Since it lost control of Cape Town to a DA-led coalition in 2006, the ANC has steadily lost support in the province.

Yesterday’s meeting was called by the Western Cape Pastors’ Forum, a body for the province’s Christian clerics, to give them an opportunity to debate with the ANC’s top brass .

But the invitation, which more than 200 pastors accepted, backfired.

Asked in a show of hands whether they would join the ANC, more than half of the pastors folded their arms.

Cape Flats pastor Ivan Jones said he would not encourage his congregants to vote for the ANC.

He described the party’s policies as “un-Godly”.

“What the ANC believes, and what it stands for, is against my principles,” he said.

“I’d rather encourage my congregants to vote for a party that stands for biblical truth,” said Jones.

Said Mitchell’s Plain pastor Oscar Bougardt: “This is a ploy! They’re trying to get as many pastors as possible.

“If they get the pastors, they get the congregations. I expected that we would be allowed to ask questions.

“They claim to be Christians but they are killing 89000 people [a year] through abortions,” said an angry Bougardt.

5 Comments

  1. It is clear that the ruling party is desperate for votes in the forthcoming election. The question that every Christian should ask themselves before voting for a political party is: Who legislated for same sex marriages,abortion on demand, prostitution etc. Christians will have to choose between voting for righteousness or for Sodom and Gomorrah. God bless this nation. Hlengani

  2. As a pastor I am discouraging my congregation family members and friends not to vote for the ANC, they are using the name of God invain, they act contrary to biblical standards and there leader openly declared witchcraft

  3. Good for those pastors who took a principled stand!
    The ANC has a spirit of domination and control – it is really only interested in power, rather than the welfare of the people who are its pawns – the “lumpen-proletariat”. The ANC and JZ have repeatedly tried to win favour with church-leaders, but only those who are compromised and undiscerning will be deceived – like the one leader who “ordained” JZ as a “pastor”. What a travesty!
    Too many Christians blindly vote either for the party of liberation, or for a “strong opposition”, while ignoring the ungodly policies and legislation those parties have endorsed and supported.

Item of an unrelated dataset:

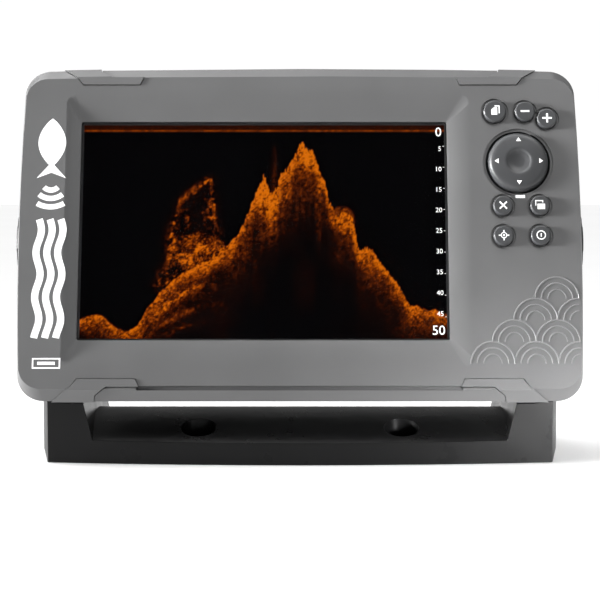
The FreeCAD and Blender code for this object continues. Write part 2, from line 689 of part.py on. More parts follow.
def display_stack():
    """Lens, gasket, panel and backlight behind the window."""
    save("display_lens", lean(window(LENS_MARGIN, LENS_FRONT, LENS_FRONT + LENS_THICKNESS)))
    front = LENS_FRONT + LENS_THICKNESS
    gasket = window(LENS_MARGIN, front, PANEL_FRONT)
    gasket = gasket.cut(window(LENS_MARGIN - GASKET_WIDTH, front - 1, PANEL_FRONT + 1))
    save("lens_gasket", lean(gasket))
    save("lcd_panel", lean(window(PANEL_MARGIN, PANEL_FRONT, BACKLIGHT_FRONT, WINDOW_CORNER)))
    save("lcd_backlight", lean(window(PANEL_MARGIN - BACKLIGHT_INSET, BACKLIGHT_FRONT, PLATE_FRONT,
                                      WINDOW_CORNER)))


def housing_form(inset, back):
    """Outer or inner form of the rear housing's box, drawn in by inset."""
    w = HOUSING_HALF_WIDTH - inset
    h = HOUSING_HALF_HEIGHT - inset
    r = HOUSING_CORNER - inset
    front = round_wire(-w, w, -h, h, r, FLANGE_FRONT)
    middle = round_wire(-w, w, -h, h, r, HOUSING_STRAIGHT)
    w -= HOUSING_TAPER_X
    h -= HOUSING_TAPER_Z
    return Part.makeLoft([front, middle, round_wire(-w, w, -h, h, r, back)], True, True)


def post_places():
    """The four housing posts that hold the chassis plate."""
    x = HOUSING_HALF_WIDTH - HOUSING_WALL - POST_RADIUS - POST_SIDE_GAP
    z = HOUSING_HALF_HEIGHT - HOUSING_WALL - POST_RADIUS - POST_END_GAP
    return [(sx * x, sz * z) for sx in (-1, 1) for sz in (-1, 1)]


def door_barrel_place():
    """Height and depth of the card door's hinge pin."""
    z = CARD_Z + CARD_HEIGHT / 2 + DOOR_MARGIN + DOOR_BARREL_RADIUS
    return z, REAR_FACE + DOOR_GAP + DOOR_BARREL_RADIUS


def rear_housing():
    """Rear shell: flange, tapered box, hubs, card tunnel, fins and hinge lugs."""
    outer = housing_form(0, HOUSING_DEPTH)
    flange = bezel_slab(RIM_WALL + FLANGE_GAP, FLANGE_FRONT, BEZEL_DEPTH)
    hubs = [cross_bar(side * (HOUSING_HALF_WIDTH - 1), side * HUB_FACE, HUB_RADIUS) for side in (-1, 1)]
    ribs = []
    for index in range(RIB_COUNT):
        x = (index - (RIB_COUNT - 1) / 2) * RIB_PITCH
        z = HOUSING_HALF_HEIGHT - HOUSING_TAPER_Z - RIB_DROP
        ribs.append(block(x - RIB_WIDTH / 2, x + RIB_WIDTH / 2, REAR_FACE - 1, REAR_FACE + RIB_HEIGHT,
                          z - RIB_LENGTH, z))
    body = outer.fuse([flange] + hubs + ribs)
    body = body.cut(housing_form(HOUSING_WALL, HOUSING_DEPTH - HOUSING_WALL))
    inner_hubs = [cross_bar(side * (HUB_FACE - INSERT_LENGTH - 2), side * (HOUSING_HALF_WIDTH - 1),
                            INSERT_RADIUS + HUB_INSIDE_WALL) for side in (-1, 1)]
    posts = [disc(x, z, POST_RADIUS, PLATE_BACK, HOUSING_DEPTH).common(outer) for x, z in post_places()]
    x0, x1 = CARD_X - CARD_WIDTH / 2, CARD_X + CARD_WIDTH / 2
    z0, z1 = CARD_Z - CARD_HEIGHT / 2, CARD_Z + CARD_HEIGHT / 2
    tunnel = block(x0 - CARD_WALL, x1 + CARD_WALL, REAR_FACE - CARD_TUNNEL, REAR_FACE - 1, z0 - CARD_WALL,
                   z1 + CARD_WALL)
    body = body.fuse(inner_hubs + posts + [tunnel])
    cuts = [block(x0, x1, REAR_FACE - CARD_TUNNEL - 1, REAR_FACE + 1, z0, z1)]
    for side in (-1, 1):
        cuts.append(cross_bar(side * (HUB_FACE - INSERT_LENGTH), side * (HUB_FACE + 1), INSERT_RADIUS))
        cuts.append(cross_bar(side * (HUB_FACE - INSERT_LENGTH - 3), side * HUB_FACE, STUD_RADIUS + 1))
    deep = PLATE_BACK + POST_SCREW_LENGTH + 2
    cuts += [disc(x, z, SCREW_RADIUS, PLATE_BACK - 1, deep) for x, z in post_places()]
    cuts += [disc(x, z, SCREW_RADIUS + SCREW_HOLE_GAP, FLANGE_FRONT - 1, BEZEL_DEPTH + 1)
             for x, z in screw_posts()]
    for x, z, radius in (SONAR_SOCKET, POWER_SOCKET):
        hole = radius + SOCKET_TAIL_WALL + SCREW_HOLE_GAP
        cuts.append(disc(x, z, hole, REAR_FACE - HOUSING_WALL - 1, REAR_FACE + 1))
    vx, vz, radius = VENT_PLUG
    cuts.append(disc(vx, vz, radius * 0.6, REAR_FACE - HOUSING_WALL - 1, REAR_FACE + 1))
    body = body.cut(cuts)
    return body.fuse(door_lugs()).removeSplitter()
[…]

Christians need to exercise spiritual, moral and political discernment when they cast their votes.

  4. Thank the Lord for faithful shepherds of the flock. Those pastors who refused to be talking heads & willing dupes for satan’s handiwork. (Ezekial 13: 10-12) I’m writing from the US as a black woman, where the first black president has become Sodom & Gomorrah’s Abraham Lincoln, while also being the unparalleled champion of the abortion on demand industry, which is America’s modern day system of legalized slavery, where unborn babies are concerned. Sixty million aborted since 1972. In some places in America, official public health statistics show that abortions outnumber live-births among black women. ( See New York city for example, 6 out of 10 black pregnancies are aborted.) Praise God for baby Roman’s story out of Pennsylvania that’s also reported in this issue of Gateway.
    While black Christians expressed shock and cried foul at the president’s initial announcement for same-sex marriage, they’ve continued to vote overwhelmingly for Obama and the democrat party. Race before values. Values defined in relationship to race, with racial identity being the guiding light, the north star on our moral comapss. Which is in complete opposition to the way Jesus taught us to think by means of spiritual lenses about the important things of life. ” It is written: ‘Man does not live by bread alone.” ( Luke 4:4) “But by every word that comes from the mouth of the LORD.” ( Deut 8: 3)
    V. Varnado, USA

  5. I am encouraged by the stand taken by the majority of pastors. We cannot compromise onGod’s word and support anyone who does not uphold God’s word as supreme. Very simple. Perhaps Mr Fransman does not truly understand the values of a true Christian because there are so many within the ANC that blaspheme against our God by threatening the ignorant with His wrath if they do not vote ANC. Perhaps though, Mr Fransman does understand but like his colleagues believes that Pastors are also ignorant.